■ **Your task**: Repeat the material below exactly, line for line.

■ **Recorded data**:
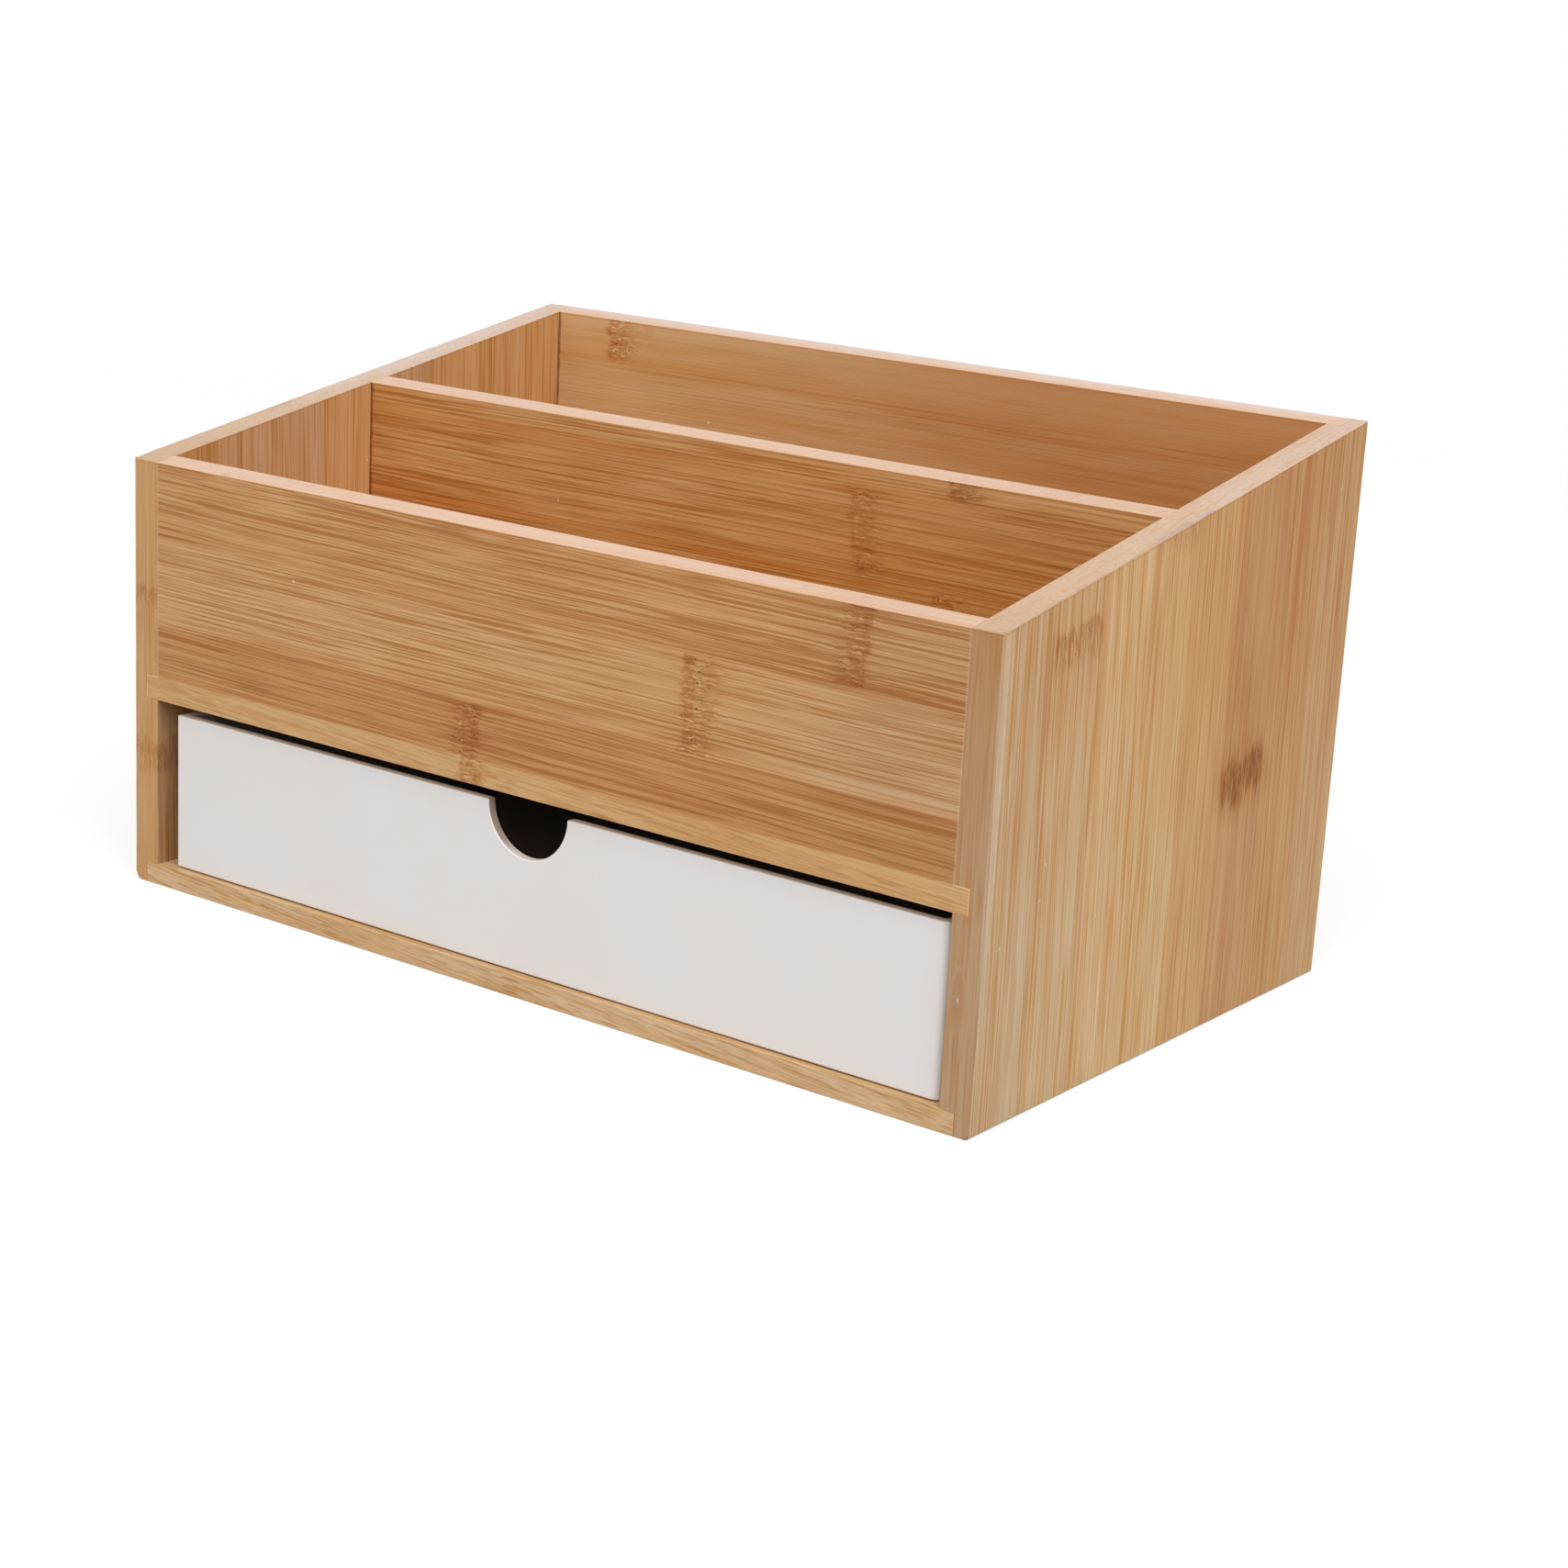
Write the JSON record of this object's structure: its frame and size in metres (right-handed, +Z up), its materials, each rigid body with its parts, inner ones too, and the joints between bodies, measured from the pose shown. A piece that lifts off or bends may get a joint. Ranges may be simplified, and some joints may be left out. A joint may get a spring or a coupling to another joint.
{
  "type": "desk organizer",
  "caption": "Wooden desk organizer with a sloped rim, open compartments on top and a thin white drawer with a finger notch below.",
  "frame": {"origin": "middle of the base, on the surface that the organizer stands on", "axes": "+Z up, +X to the right of someone who faces the drawer, -Y towards that person: the drawer opens along -Y"},
  "size_m": [0.256, 0.155, 0.138],
  "materials": {
    "bamboo": "satin clear varnish on laminated bamboo",
    "dowel_wood": "bare turned bamboo",
    "white_lacquered_board": "smooth satin white lacquer"
  },
  "bodies": {
    "carcass": {"left_side_panel": "bamboo", "right_side_panel": "bamboo", "front_panel": "bamboo", "front_panel_dowels": "dowel_wood", "divider_panel": "bamboo", "back_panel": "bamboo", "shelf_panel": "bamboo", "bottom_panel": "bamboo"},
    "drawer": {"drawer_front": "white_lacquered_board", "drawer_left_side": "white_lacquered_board", "drawer_right_side": "white_lacquered_board", "drawer_back": "white_lacquered_board", "drawer_bottom": "white_lacquered_board"}
  },
  "joints": [
    {"name": "drawer_slide", "type": "slide", "parent": "carcass", "child": "drawer", "axis": [0, -1, 0], "range_m": [0, 0.12]}
  ]
}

■ **Result of the task**:
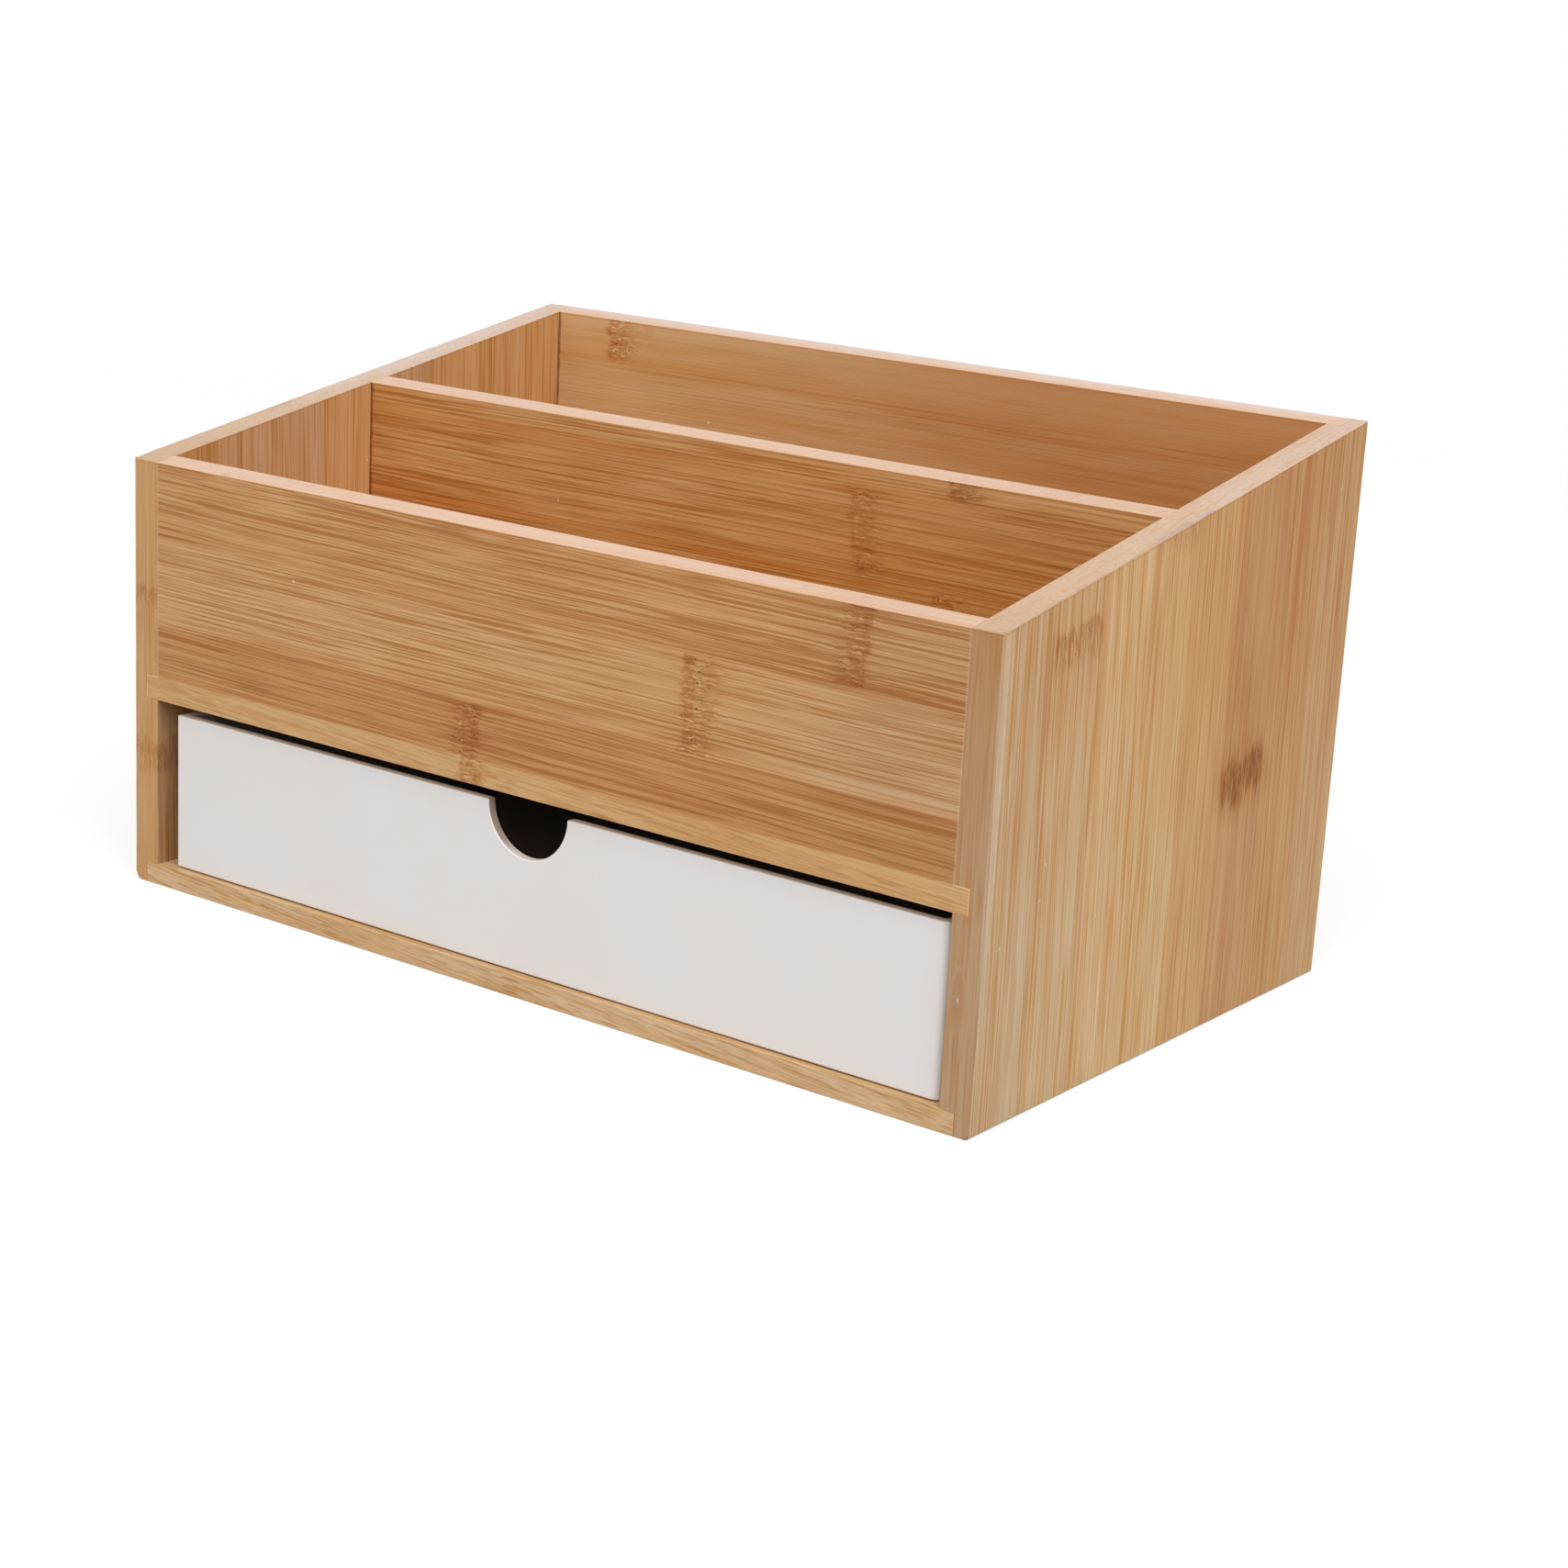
Write the JSON record of this object's structure: its frame and size in metres (right-handed, +Z up), its materials, each rigid body with its parts, inner ones too, and the joints between bodies, measured from the pose shown. A piece that lifts off or bends may get a joint. Ranges may be simplified, and some joints may be left out. A joint may get a spring or a coupling to another joint.
{
  "type": "desk organizer",
  "caption": "Wooden desk organizer with a sloped rim, open compartments on top and a thin white drawer with a finger notch below.",
  "frame": {"origin": "middle of the base, on the surface that the organizer stands on", "axes": "+Z up, +X to the right of someone who faces the drawer, -Y towards that person: the drawer opens along -Y"},
  "size_m": [0.256, 0.155, 0.138],
  "materials": {
    "bamboo": "satin clear varnish on laminated bamboo",
    "dowel_wood": "bare turned bamboo",
    "white_lacquered_board": "smooth satin white lacquer"
  },
  "bodies": {
    "carcass": {"left_side_panel": "bamboo", "right_side_panel": "bamboo", "front_panel": "bamboo", "front_panel_dowels": "dowel_wood", "divider_panel": "bamboo", "back_panel": "bamboo", "shelf_panel": "bamboo", "bottom_panel": "bamboo"},
    "drawer": {"drawer_front": "white_lacquered_board", "drawer_left_side": "white_lacquered_board", "drawer_right_side": "white_lacquered_board", "drawer_back": "white_lacquered_board", "drawer_bottom": "white_lacquered_board"}
  },
  "joints": [
    {"name": "drawer_slide", "type": "slide", "parent": "carcass", "child": "drawer", "axis": [0, -1, 0], "range_m": [0, 0.12]}
  ]
}